Base level is the lowest elevation to which a river can erode its channel. For rivers flowing to the ocean, ultimate base level is sea level. Temporary (or local) base levels also exist, such as a resistant rock layer or a lake that limits how far a river can cut down.
When base level changes, river behavior responds. A drop in sea level causes a river to erode more aggressively and cut deeper into its channel (this is called rejuvenation). A rise in base level has the opposite effect, promoting sediment deposition and channel aggradation.

River Hydrology
Discharge and Erosion
Discharge is the volume of water flowing through a river channel per unit time, measured in cubic meters per second () or cubic feet per second (). It's calculated as:
where is discharge, is the cross-sectional area of the channel, and is the average flow velocity.
Discharge varies over time with changes in precipitation, snowmelt, and groundwater inputs, and it generally increases downstream as tributaries join the main channel and the drainage area grows. A hydrograph plots discharge against time for a given point on a river, and it's the main tool for tracking how a river responds to storm events or seasonal changes.
Rivers erode their channels and transport sediment through three main processes:
- Hydraulic action: The sheer force of moving water pushes against the channel bed and banks, dislodging and transporting material.
- Abrasion: Sediment particles carried by the river collide with each other and scrape against the channel bed and banks, physically wearing them down. This is the dominant erosion process in most rivers.
- Dissolution: Slightly acidic river water chemically dissolves soluble rock, particularly limestone and similar carbonate minerals.

Sediment Transport in Rivers
Rivers carry sediment in three forms:
- Dissolved load: Ions and molecules dissolved in the water, produced by chemical weathering of rocks throughout the watershed. You can't see this material; it's in solution.
- Suspended load: Fine particles (silt and clay) held up within the water column by turbulence. This is what gives muddy rivers their color, and it typically makes up the largest proportion of a river's total sediment load.
- Bedload: Larger particles (sand and gravel) that move along the river bottom by rolling, sliding, or saltating (bouncing in short hops). Bedload is harder to measure but usually accounts for 5–10% of total sediment transport.
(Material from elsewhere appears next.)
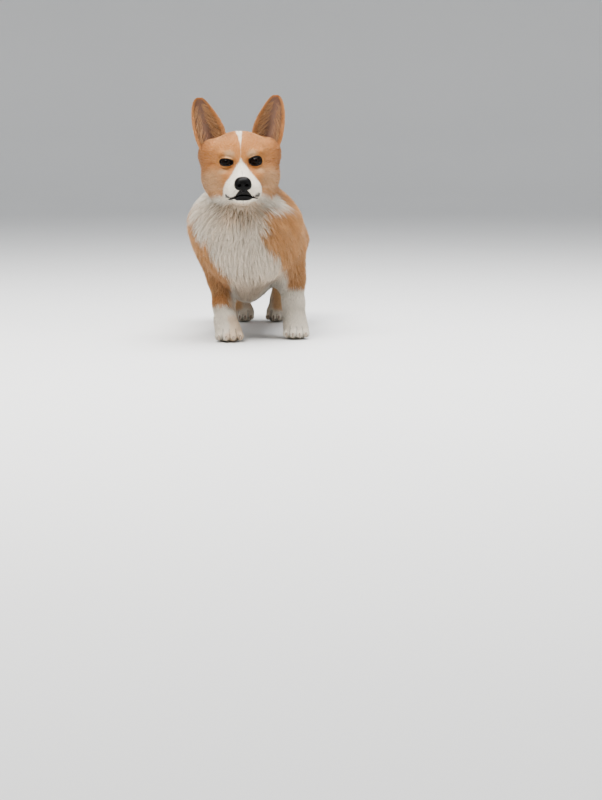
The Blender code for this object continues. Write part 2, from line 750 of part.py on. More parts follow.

A river's ability to transport sediment depends on two related but distinct properties. Competence refers to the largest particle size a river can move, which depends primarily on velocity. Capacity is the total amount of sediment a river can carry, which depends on both discharge and velocity. This is why seasonal flood events carry far more sediment than low-flow periods: both competence and capacity spike during high flows.
Channel and Floodplain Dynamics
Channel Morphology and Floodplains
Channel morphology describes the shape and form of a river channel, including its width, depth, sinuosity (how curvy it is), and gradient. Morphology reflects the balance between water flow, sediment supply, and the resistance of the bed and bank materials. Depending on these factors, rivers develop different channel patterns:
- Straight channels are relatively rare and usually short. Even in straight channels, the deepest part of the flow (the thalweg) tends to wander from side to side.
- Meandering channels have a winding, sinuous path. These are common in low-gradient settings with cohesive bank materials and moderate sediment loads.
- Braided channels split into multiple interwoven threads separated by bars of sediment. These form where sediment supply is high relative to discharge, like the Brahmaputra River or glacial outwash streams.
Floodplains are the relatively flat areas flanking a river channel that get periodically covered by floodwaters. They form through repeated sediment deposition during floods, building up layers of fertile alluvial soil. Floodplains serve several functions:
- They slow and store floodwaters (flood attenuation), reducing peak discharge downstream.
- They recharge groundwater as floodwaters soak into the ground.
- They provide habitat for riparian ecosystems, the plant and animal communities along river corridors.
The Nile and Mississippi River floodplains are well-known examples. Within floodplains, you'll often find natural levees, low ridges of coarser sediment deposited right along the channel banks where floodwater first spills over and loses velocity.
Meandering Rivers
Meandering rivers develop sinuous, curving channels, typically in low-gradient environments with plenty of fine sediment and cohesive (erosion-resistant) bank materials. The key to understanding meanders is the asymmetry of flow around each bend:
- Water moves faster on the outside of a bend, eroding the bank and creating a steep cut bank.
- Water moves slower on the inside of a bend, depositing sediment and building a gently sloping point bar.
A secondary circulation pattern called helical flow reinforces this process. Water spirals within the channel, moving along the surface toward the cut bank and along the bottom toward the point bar, continuously transporting eroded material from the outside to the inside of the bend.
This pattern causes meander migration: the river gradually shifts laterally as it erodes outward and deposits inward. Over time, a meander loop can become so exaggerated that the river cuts through the narrow neck of land, abandoning the loop. The abandoned bend becomes an oxbow lake, a crescent-shaped body of water separated from the main channel. The Mississippi River has many well-known oxbow lakes formed this way.
Meandering rivers also create a variety of landforms and habitats, including scroll bars (ridges marking former point bar positions), chute channels, and backwater areas. These features support diverse floodplain ecosystems and riparian biodiversity, which is why intact meandering river systems are so ecologically valuable.